The boy nodded. They followed him out of the small screen of trees and found the three mounts more or less where they’d been left. Idgen Marte’s sleek brown courser and the palfrey had wandered, nosing at the scrubby, browning grass. Ardent had remained exactly where Allystaire had left him, and whickered as the paladin picked up his reins.
“That horse is uncanny,” Idgen Marte said, as she gathered her own horse and gave its reins a gentle tug to start leading it on.
“Not the first time you have said that,” Allystaire pointed out.
“Doesn’t make me wrong.” She paused. “You know, the stories the songs, they often mention the paladin’s mount.”
“Aye, and usually it is a dragon or a great wolf or a bear or some celestial creature in equine guise.”
“Well are you sure that thing isn’t a bear, maybe wearing a horse’s skin?”
Gideon, without looking back at them, spoke up. “Are you two going to do this all the way back to Thornhurst?

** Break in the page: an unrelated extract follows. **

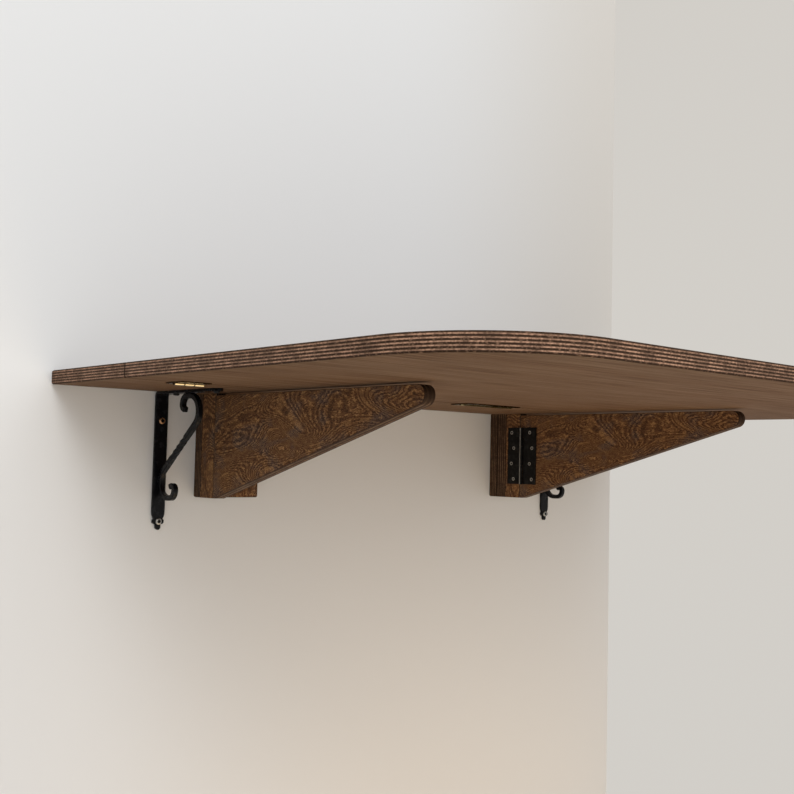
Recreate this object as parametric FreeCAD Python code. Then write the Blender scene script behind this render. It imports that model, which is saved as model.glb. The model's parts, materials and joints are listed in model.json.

It’s going to be a long night as it is.”
Allystaire smiled despite himself. “You have been spending too much time with Torvul.”
“There’s much I can learn from him,” Gideon smoothly replied.
“Aye, and when you get bored of mixing tinctures and old lies, and you’re tired of standing in the cold and hauling rocks and learning to get hit with a stick,” Idgen Marte put in, “come to me and I’ll teach you something useful.”
“Like?”
“How to lift a purse or spring a lock,” she said. “How to woo a girl and stomach your drink. Cold, get just the right amount of wine in me and I might teach you the lute.”
That declaration brought a moment of stunned silence. Allystaire and Gideon stopped in their tracks. Ardent bumped his nose into Allystaire’s shoulder, surprised by the sudden halt.
“You play the lute?”
“It’s not that uncommon,” Idgen Marte responded, and the hint of evasion in her tone made Allystaire wish for mo
re light to make out her features. “You’ve said you had music lessons as a page or a squire.”
“Oh, they tried,” Allystaire said. “The harp. But I had no hands for it. My fingers were too thick and clumsy to find the right string without two or three wrong strings coming along. Then they banned me from trying it at all after I broke one.”
Idgen Marte spat to the side, started walking again, forcing the other two to keep pace. “On purpose?”
“Aye,” Allystaire admitted.
“Breaking an instrument with intent is a sin.”
“If it makes you feel any better, I broke it by hitting a young Casamir over the head when I saw him try to shove a charcoal boy into a live fire.”
“Cold, he was a piece of shit, wasn’t he?”
“Who’s Casamir?” Gideon asked.
“A dead man,” Allystaire said. “And well deserving of it.” He paused, looking over at Idgen Marte, imagined he could see the faintest trace of the white scar that curled down her lip and around her throat.
“Going to have to hear the lute some day, Idgen Marte,” he murmured.
“About it, maybe,” she answered softly. “Me play it, though? No.”
* * *
The walk was long and cold and dark, and the sun lit the eastern sky as they approached Thornhurst’s outlying farms. The horses were drooping. Once, Allystaire placed his left hand upon their necks and did what he could to ease their weariness.
“The horses will need a good rub, then rest and fodder,” Allystaire said. “Gideon, you stay with me so you can learn how it is done.”
The boy, who’d found the determination to walk every step of the way back, and was now on the fading edges of consciousness, looked wearily back at Allystaire. “Can’t we just feed them and then sleep?”
“The first rule of keeping an animal, any animal, as a partner in your work, be it a horse to ride, or a dog or a pard or a falcon in hunting, is that you see to the beast’s needs before your own. It eats before you, sleeps before you, drinks before you. You never break that rule except at utmost need.”